Entries with model source code:
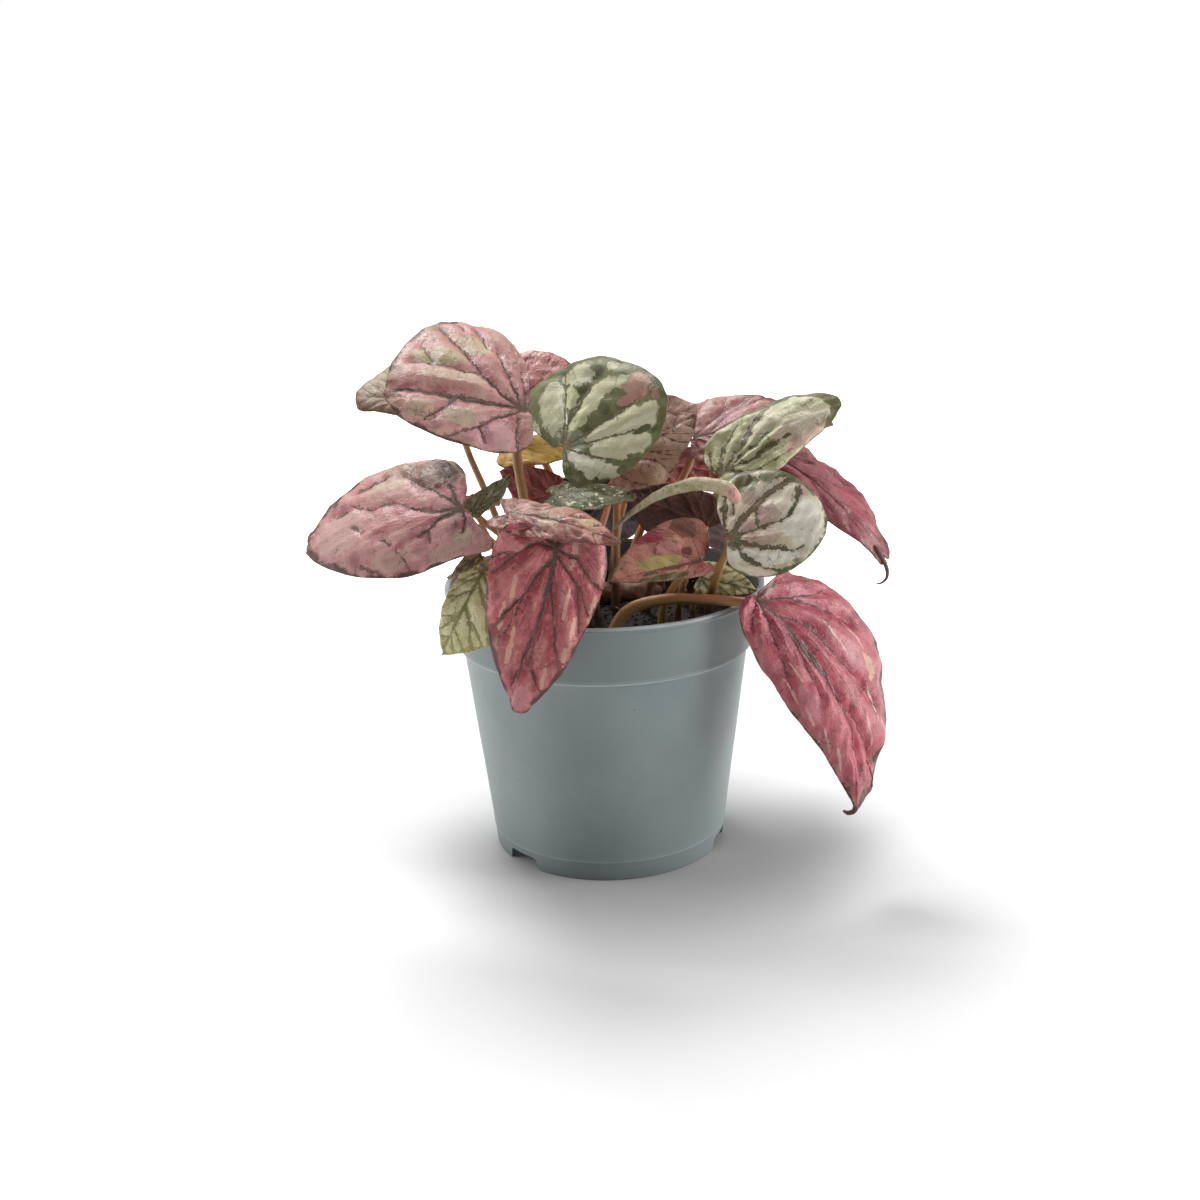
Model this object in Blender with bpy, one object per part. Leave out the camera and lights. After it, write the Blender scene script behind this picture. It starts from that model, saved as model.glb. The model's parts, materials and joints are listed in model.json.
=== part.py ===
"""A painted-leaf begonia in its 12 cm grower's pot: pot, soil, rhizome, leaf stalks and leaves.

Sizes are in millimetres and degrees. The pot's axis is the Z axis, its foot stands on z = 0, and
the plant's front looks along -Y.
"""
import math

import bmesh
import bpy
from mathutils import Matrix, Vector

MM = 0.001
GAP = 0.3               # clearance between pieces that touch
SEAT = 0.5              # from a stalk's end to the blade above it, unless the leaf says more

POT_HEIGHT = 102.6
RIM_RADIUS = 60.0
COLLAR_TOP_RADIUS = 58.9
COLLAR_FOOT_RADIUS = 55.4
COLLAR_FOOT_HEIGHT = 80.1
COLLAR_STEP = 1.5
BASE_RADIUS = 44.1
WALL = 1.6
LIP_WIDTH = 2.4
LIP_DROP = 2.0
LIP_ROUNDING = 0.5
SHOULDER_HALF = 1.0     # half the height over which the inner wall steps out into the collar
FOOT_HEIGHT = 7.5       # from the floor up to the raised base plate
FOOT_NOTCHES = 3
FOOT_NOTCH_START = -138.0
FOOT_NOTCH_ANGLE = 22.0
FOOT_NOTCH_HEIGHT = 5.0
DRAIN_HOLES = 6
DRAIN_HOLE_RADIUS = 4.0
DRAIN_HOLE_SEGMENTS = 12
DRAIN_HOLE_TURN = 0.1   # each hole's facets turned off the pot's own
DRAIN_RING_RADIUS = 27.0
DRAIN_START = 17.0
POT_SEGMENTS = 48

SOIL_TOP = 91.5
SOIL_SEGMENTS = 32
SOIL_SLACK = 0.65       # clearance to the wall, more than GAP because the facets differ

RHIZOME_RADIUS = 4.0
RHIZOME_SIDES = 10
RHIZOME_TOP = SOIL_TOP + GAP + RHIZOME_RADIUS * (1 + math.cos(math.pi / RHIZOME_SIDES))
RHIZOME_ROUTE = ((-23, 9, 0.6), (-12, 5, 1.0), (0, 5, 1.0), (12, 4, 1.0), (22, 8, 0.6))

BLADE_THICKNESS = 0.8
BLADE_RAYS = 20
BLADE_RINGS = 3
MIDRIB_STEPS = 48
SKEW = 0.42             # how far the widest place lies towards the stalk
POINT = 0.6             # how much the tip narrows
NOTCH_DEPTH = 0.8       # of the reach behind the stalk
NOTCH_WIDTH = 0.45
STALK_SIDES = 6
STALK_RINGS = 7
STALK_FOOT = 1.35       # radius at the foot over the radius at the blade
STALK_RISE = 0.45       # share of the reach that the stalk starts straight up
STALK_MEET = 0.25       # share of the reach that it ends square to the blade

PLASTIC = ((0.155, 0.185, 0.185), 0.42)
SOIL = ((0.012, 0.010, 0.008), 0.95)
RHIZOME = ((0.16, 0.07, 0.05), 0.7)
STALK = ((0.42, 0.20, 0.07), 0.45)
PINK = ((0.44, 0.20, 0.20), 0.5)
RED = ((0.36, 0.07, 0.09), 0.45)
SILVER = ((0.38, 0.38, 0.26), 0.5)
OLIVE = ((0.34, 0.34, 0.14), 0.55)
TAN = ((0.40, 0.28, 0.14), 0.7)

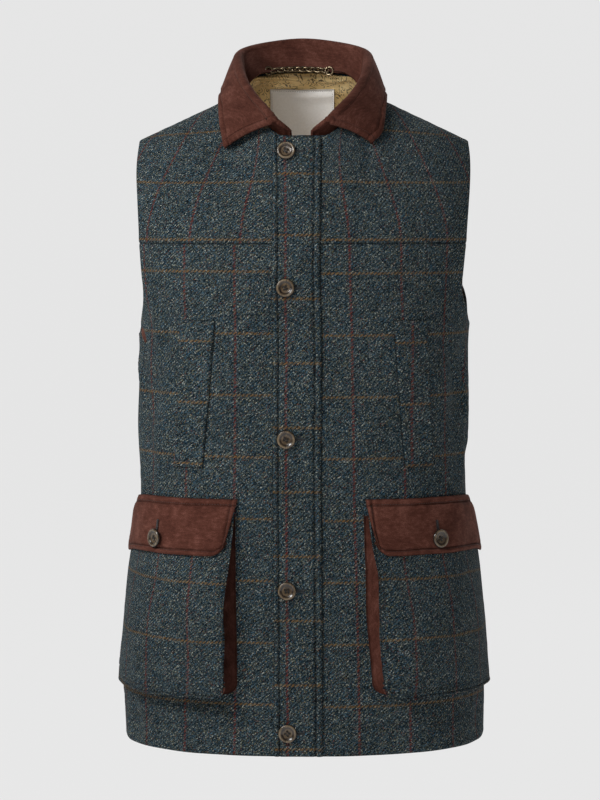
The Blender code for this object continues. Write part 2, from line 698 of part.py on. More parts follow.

TASK BRIEF:
From the records above, extract each line exactly as shown.

RESPONSE TO THE EXERCISE:
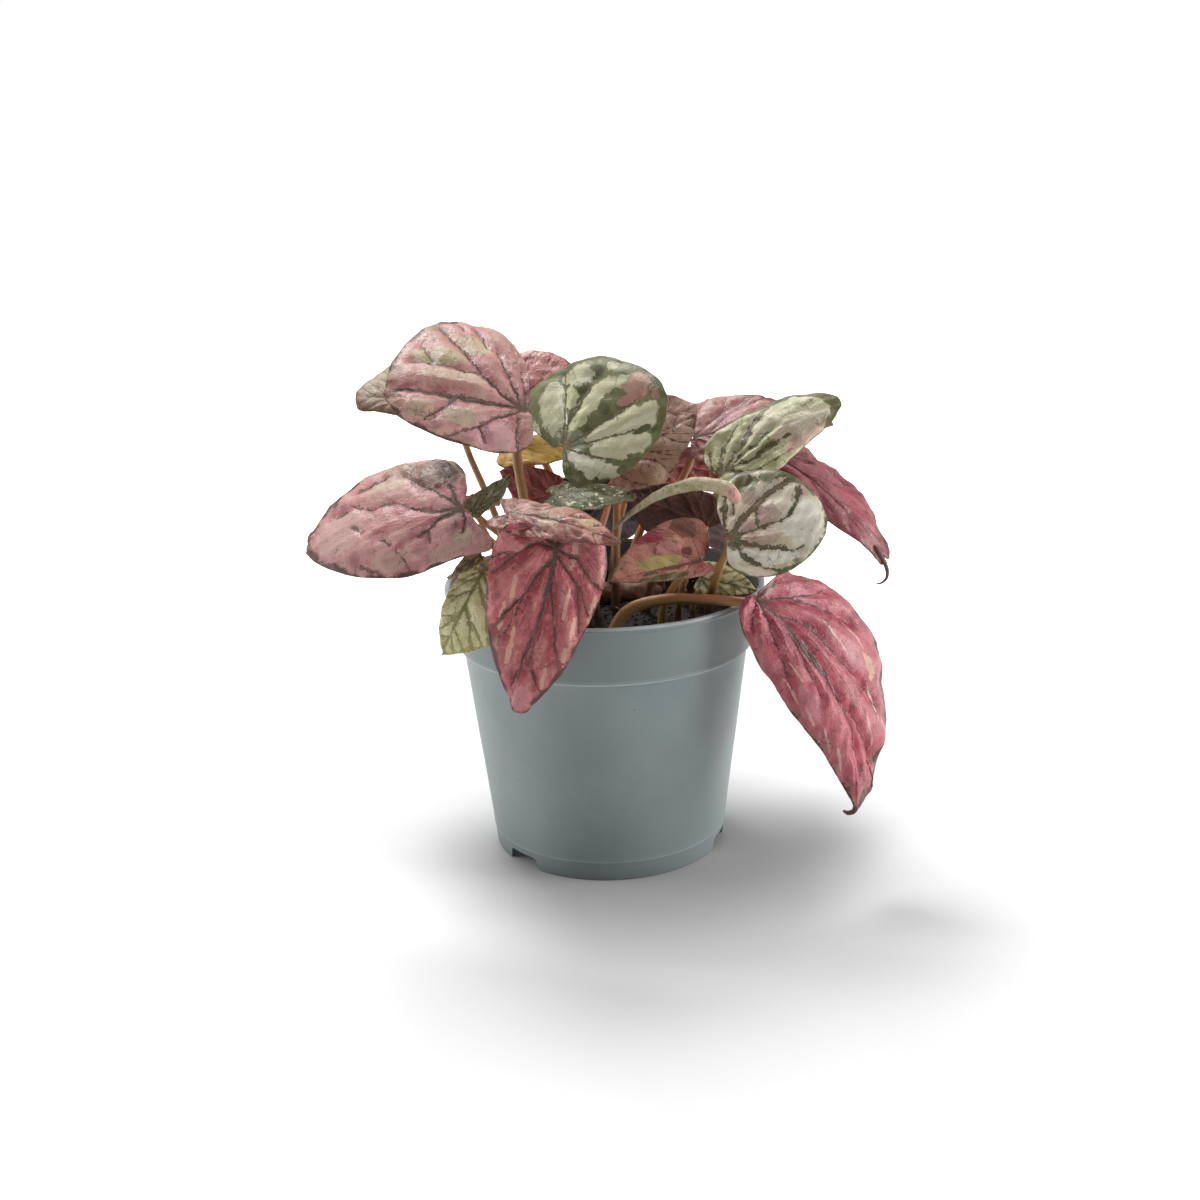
Model this object in Blender with bpy, one object per part. Leave out the camera and lights. After it, write the Blender scene script behind this picture. It starts from that model, saved as model.glb. The model's parts, materials and joints are listed in model.json.
=== part.py ===
"""A painted-leaf begonia in its 12 cm grower's pot: pot, soil, rhizome, leaf stalks and leaves.

Sizes are in millimetres and degrees. The pot's axis is the Z axis, its foot stands on z = 0, and
the plant's front looks along -Y.
"""
import math

import bmesh
import bpy
from mathutils import Matrix, Vector

MM = 0.001
GAP = 0.3               # clearance between pieces that touch
SEAT = 0.5              # from a stalk's end to the blade above it, unless the leaf says more

POT_HEIGHT = 102.6
RIM_RADIUS = 60.0
COLLAR_TOP_RADIUS = 58.9
COLLAR_FOOT_RADIUS = 55.4
COLLAR_FOOT_HEIGHT = 80.1
COLLAR_STEP = 1.5
BASE_RADIUS = 44.1
WALL = 1.6
LIP_WIDTH = 2.4
LIP_DROP = 2.0
LIP_ROUNDING = 0.5
SHOULDER_HALF = 1.0     # half the height over which the inner wall steps out into the collar
FOOT_HEIGHT = 7.5       # from the floor up to the raised base plate
FOOT_NOTCHES = 3
FOOT_NOTCH_START = -138.0
FOOT_NOTCH_ANGLE = 22.0
FOOT_NOTCH_HEIGHT = 5.0
DRAIN_HOLES = 6
DRAIN_HOLE_RADIUS = 4.0
DRAIN_HOLE_SEGMENTS = 12
DRAIN_HOLE_TURN = 0.1   # each hole's facets turned off the pot's own
DRAIN_RING_RADIUS = 27.0
DRAIN_START = 17.0
POT_SEGMENTS = 48

SOIL_TOP = 91.5
SOIL_SEGMENTS = 32
SOIL_SLACK = 0.65       # clearance to the wall, more than GAP because the facets differ

RHIZOME_RADIUS = 4.0
RHIZOME_SIDES = 10
RHIZOME_TOP = SOIL_TOP + GAP + RHIZOME_RADIUS * (1 + math.cos(math.pi / RHIZOME_SIDES))
RHIZOME_ROUTE = ((-23, 9, 0.6), (-12, 5, 1.0), (0, 5, 1.0), (12, 4, 1.0), (22, 8, 0.6))

BLADE_THICKNESS = 0.8
BLADE_RAYS = 20
BLADE_RINGS = 3
MIDRIB_STEPS = 48
SKEW = 0.42             # how far the widest place lies towards the stalk
POINT = 0.6             # how much the tip narrows
NOTCH_DEPTH = 0.8       # of the reach behind the stalk
NOTCH_WIDTH = 0.45
STALK_SIDES = 6
STALK_RINGS = 7
STALK_FOOT = 1.35       # radius at the foot over the radius at the blade
STALK_RISE = 0.45       # share of the reach that the stalk starts straight up
STALK_MEET = 0.25       # share of the reach that it ends square to the blade

PLASTIC = ((0.155, 0.185, 0.185), 0.42)
SOIL = ((0.012, 0.010, 0.008), 0.95)
RHIZOME = ((0.16, 0.07, 0.05), 0.7)
STALK = ((0.42, 0.20, 0.07), 0.45)
PINK = ((0.44, 0.20, 0.20), 0.5)
RED = ((0.36, 0.07, 0.09), 0.45)
SILVER = ((0.38, 0.38, 0.26), 0.5)
OLIVE = ((0.34, 0.34, 0.14), 0.55)
TAN = ((0.40, 0.28, 0.14), 0.7)

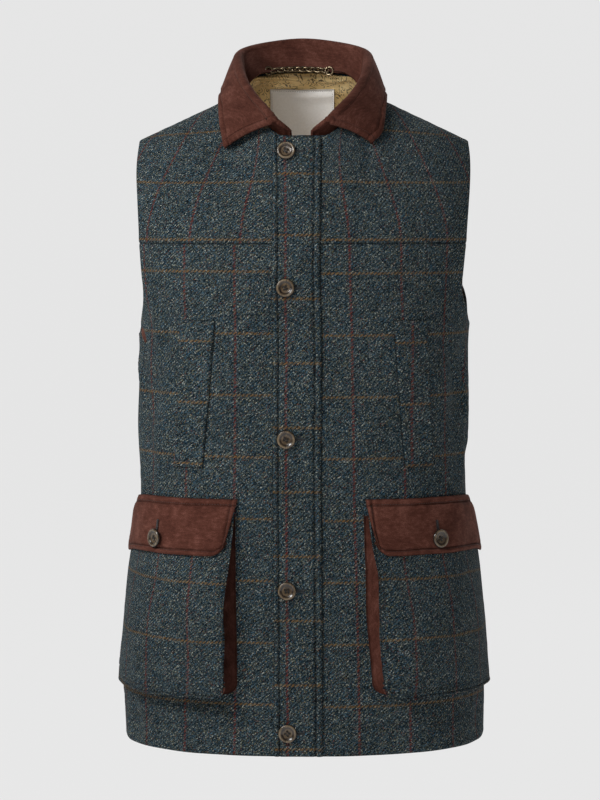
The Blender code for this object continues. Write part 2, from line 698 of part.py on. More parts follow.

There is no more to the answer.